As you might have guessed from the syntax above, if two or more Lambda functions refer to the same environment variable, you have to define them over and over. If you have 10 Lambda functions that need the FREE_SHIPPING_SUBTOTAL variable, you define them 10 times. And that's a recipe for disaster. Forget to change just one Lambda function, and some lambda functions will check for 1000 pesos while some will check for 500 pesos to grant the free shipping.

To bypass that headache, we use references:



functions:
  completeOrder:
    handler: handler.complete_order
    timeout: 30
    events:
      - http:
          path: /orders/complete
          method: post
    environment:
      FREE_SHIPPING_SUBTOTAL: ${self:custom.environment.FREE_SHIPPING_SUBTOTAL}
      MINIMUM_CHECKOUT_SUBTOTAL: ${self:custom.environment.MINIMUM_CHECKOUT_SUBTOTAL}

  calculateOrder:
    handler: handler.calculate_order
    timeout: 30
    events:
      - http:
          path: /calculate_order
          method: post
    environment:
      FREE_SHIPPING_SUBTOTAL: ${self:custom.environment.FREE_SHIPPING_SUBTOTAL}
      MINIMUM_CHECKOUT_SUBTOTAL: ${self:custom.environment.MINIMUM_CHECKOUT_SUBTOTAL}

  homepage:
    handler: handler.complete_order
    timeout: 30
    events:
      - http:
          path: /
          method: GET
    environment:
      FAQ_BLOG_ID: ${self:custom.environment.FAQ_BLOG_ID}
      MAIN_BANNER: ${self:custom.environment.MAIN_BANNER}

custom:
  environment:
    FREE_SHIPPING_SUBTOTAL: 1000
    MINIMUM_CHECKOUT_SUBTOTAL: 300
    FAQ_BLOG_ID: ${env:FAQ_BLOG_ID}
    MAIN_BANNER: ${env:MAIN_BANNER}

With this, we get to define those environment variables in one place (in the custom section) and choose what environment variables get included for each Lambda function.

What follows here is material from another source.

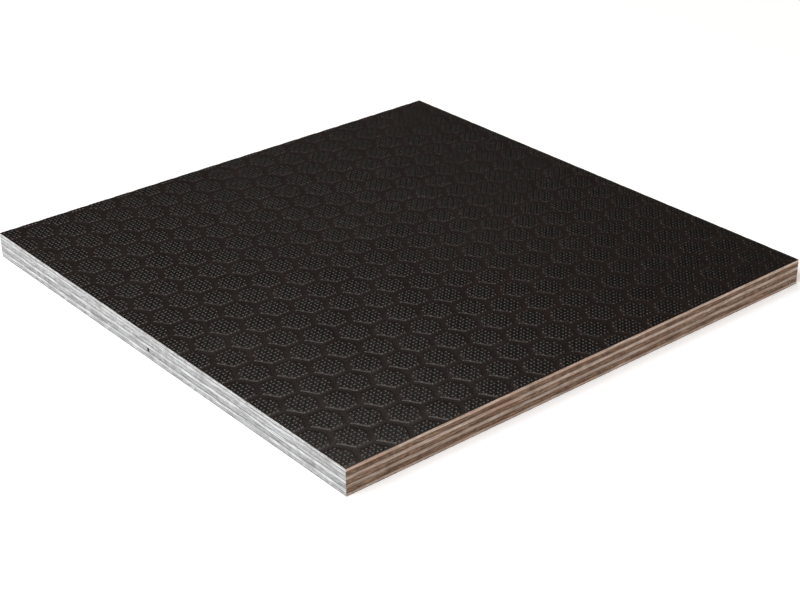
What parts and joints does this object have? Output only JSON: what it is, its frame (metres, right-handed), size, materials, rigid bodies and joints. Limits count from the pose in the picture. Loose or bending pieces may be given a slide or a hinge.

A true win-win!

Checking the Calculate Order Lambda function on the AWS Console, we see the environment variables it has access to:

[4] Have a local environment

Using traditional frameworks like Ruby on Rails and Laravel, we start development on our local device and move our way up to the deployment. And that usually happens at the end of the project. Serverless Framework (SF) inverted that paradigm. The first thing you learn in SF is how to deploy to the cloud.

That focus on deployment plays to SF's strengths as a framework that seamlessly deploys your Serverless application. However, developing apps via SF is not local dev friendly by default. You have to set up plugins one by one so you can develop, test and debug entirely on your local machine. Some AWS services don't have a plugin either, and you'd be forced to work with the cloud service itself. Fret not, however, since a lot of the most commonly used AWS Services for SF projects already have a plugin.

While it might be a hassle to set up, it is absolutely worth it. For one, you won't be incurring costs if your environment is local. It would also be faster to develop (and test if your app works) if you can execute them locally.

While I won't be able to discuss them deeply one by one, I'll walk you through the plugins along with a short description of them so you can check them out:

serverless invoke local

The local invoke command is available by default. You can invoke Lambda functions by calling them in the terminal.



serverless invoke local --function homepage \
                        --path mocks/registry/show_all_registries/base.json \
                        --region ap-southeast-1

serverless invoke local --function hello \
--region ap-northeast-1 
--data '{"checkout_data": "A1234"}'

serverless-offline

This is installed with the SF plugin serverless-offline. It allows you to "emulate" APIGW and Lambda locally so you can have your app locally invokable via localhost:3000.

serverless-dynamodb-local

This plugin installs and sets up a local version of DynamoDB running in locahost:8000. It also allows you to define a JSON file that will serve as the database seed to "pre-fill" your DynamoDB tables.

serverless-offline-sqs

This plugin runs a local ElasticMQ that exposes an Amazon SQS compatible interface.

[5] Prune your applications with serverless-prune-plugin

When you deploy using serverless deploy, SF packages your code along with everything it needs to run into something called a "deployment package". Then, it is uploaded to Lambda. SF creates a new version in Lambda, where the deployment package is stored. In the snippet below, we show a Lambda function with 53 versions, one version for each of the 53 times I have deployed on this function. If my deployment package is 1MB in size, I have already consumed 53MB of space.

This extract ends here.